If Hollywood is to be believed, scientists are all dermatologically-challenged recluses, who speak their incomprehensible language in nasally tones, with the odd snorting laugh thrown in for good measure. Jim Hare of the biological sciences department couldn’t be further from that construct.
While personable and easygoing, Hare is very serious about some things, one being the need to educate people on the mechanisms of evolution. “There is this naïve belief that humans are at the pinnacle of evolution.” Hare believes that this attitude is one of the contributing factors to our apathy regarding our impact on the environment, and that by placing ourselves ahead of all other things on this planet — either through misguided divine right, or evolutionary superiority — we are becoming ignorant exploiters.
“Even people in the know see us, erroneously, as occupying some higher state. Which is nonsense. Everything is highly evolved in its own right.”
One group Hare singles out as being dangerous in their belief of evolutionary superiority are creationists. He feels that their misguided belief in a young and unchangeable world, which was built especially for human beings, is little more than a “way of coping with a reality that they can’t accept.” The reality Hare is referring to is one that suggests our actions have significantly damaged this planet, possibly irreversibly. An idea supported by many well-respected scientists.
“I’m sorry; the world is not resilient,” says Hare. “Just look at the waves of extinction and global climate change. This is not open to debate; it is a scientific fact.”
This week marks 150 years since Charles Darwin published his book, On the Origin of Species, a manuscript that built on generations of speculation about the biological diversity on our planet to provide a solid theory of evolution, one that is still valid today. If you’re wondering what this has to do with creationism, global climate change and Jim Hare, it’s because a group of creationists are planning on marking this anniversary by distributing free copies of Darwin’s opus.
Members of the Living Waters evangelical ministry, based out of California, are distributing the book. The hitch? The book comes complete with a new 54-page introduction, which attempts to call Darwin’s theories into doubt through baseless arguments and personal attacks, while trying to make the case that intelligent design and creationism are theories that deserve equal consideration next to evolution, an idea that Hare thoroughly rejects.
“I wouldn’t give creationism the appellation of a theory,” says Hare. “Theories are based on evidence and have been subjected to criticism over and over. Creationism isn’t a theory — it’s a notion based on faith.”
Advocates of creationism have attempted in recent years to gain prominence in the eyes of the public by presenting their ideas as scientifically supported facts, even going as far as to offer to debate prominent scientists, such as Richard Dawkins, on the merits of creationism as a scientific theory. Dawkins refused the offer.
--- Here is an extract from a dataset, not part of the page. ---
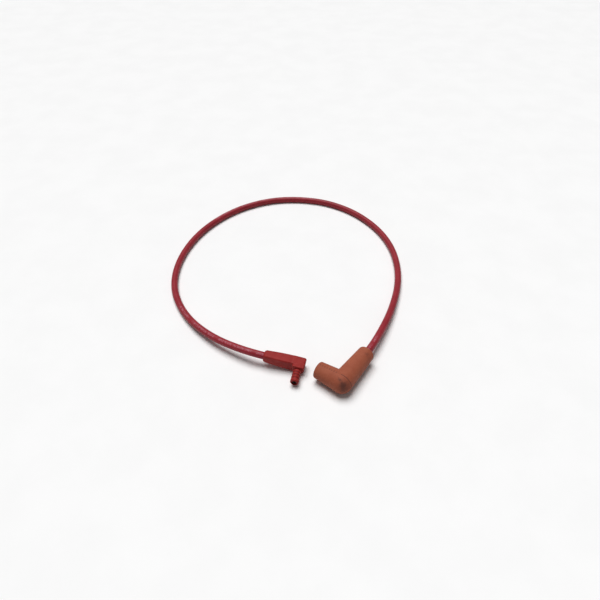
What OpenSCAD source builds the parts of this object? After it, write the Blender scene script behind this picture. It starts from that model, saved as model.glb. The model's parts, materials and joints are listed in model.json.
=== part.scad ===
// High-voltage ignition lead: a silicone cable with a moulded right-angle plug
// for the spark generator and a silicone elbow boot for the ignition electrode.
// Millimetres, +Z up. The lead lies on the plane Z = 0.

/* [Cable] */
// Outer diameter of the silicone cable
cable_d = 7; // [6.6:0.1:7]
// Diameter of the stranded copper core
core_d = 2; // [1.6:0.1:2]

/* [Plug] */
// Length of the plug from the axis of its snout to its cable end
plug_length = 33; // [31:0.5:36]
// Width of the plug at its elbow
plug_width = 10.4; // [9.8:0.1:10.8]
// Height of the plug at its elbow
plug_height = 10.7; // [10.4:0.1:11.4]
// Width and height of the plug at its cable end
plug_cable_size = 9; // [8.2:0.1:9.4]
// Reach of the ribbed snout from the axis of the plug's body
snout_reach = 22.2; // [22:0.1:24]
// Diameter over the ribs of the snout
rib_d = 7.8; // [7:0.1:8.2]
// Diameter between the ribs of the snout
snout_d = 6.5; // [6:0.1:6.6]
// Number of ribs on the snout
rib_count = 4; // [3:1:4]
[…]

In a post on his website, Richar-ddawkins.net, entitled “why I won’t debate creationists,” Dawkins explains why a creationist would be willing to stand toe to toe with a respected scientist.
“The point is not [ . . . ] whether or not you would ‘win’ the debate; winning is not what the creationists aspire to.” Dawkins goes on in the article to explain that the debate is merely a way for the creationists to gain publicity and to seed doubt in the minds of the general public, who might think that a prominent scientist willing to spend their time debating creationism lends merit to the creationist argument.
The reasoning behind Dawkins anti-debating policy, which he admits was inspired by advice from his friend, Stephen Jay Gould, might sound overly cautious at first, but a survey of the Living Waters ministry website reveals several articles and videos outlining similar debates. There is no mention of who won or lost, just that the debate happened, lending credence to Dawkins and Gould’s position — that these people are looking for credibility, not necessarily victory.
When asked about his feelings on whether it is productive to engage creationists directly, Hare agreed that it probably wasn’t, and went further, saying that adopting a “confrontation approach only serves to polarize people further [ . . . since] the whole creationist debate is taken [in] faith.”
However Hare was also adamant that there really is no threat to the theory of evolution from these creationists, since “evolution is a fact,” regardless of what gets written in a version of On the Origin of Species.
“[Darwin’s book is] a crowning achievement of someone putting the pieces together,” says Hare. “Darwin is a model of the scientific method at work, in terms of amassing evidence [and] pointing out where there are deficiencies in the theory.” By pointing out where the theory of evolution — or “descent with modification” as Darwin phrased it — didn’t quite work, such as with the non-reproducing castes of some insects, he was not only providing others with avenues for productive research, but admitting to his own uncertainty, something Hare feels all good scientists should do.
“It is very difficult to separate the charlatans from those that have a true understanding [of science,] but [any good scientists] will provide evidence that not only supports an argument but also demonstrates the gaps and inconsistencies.”
The “gaps and inconsistencies” have been part of the focus of anti-evolution groups over the years, functioning as rallying points against Darwin’s theories, but Hare is confident that if you take the time to read On the Origin of Species, you will have no choice but to conclude that it is indeed an “incredibly well laid out [book] that musters an incredible amount of evidence in support of evolution,” regardless of what introduction you put before it.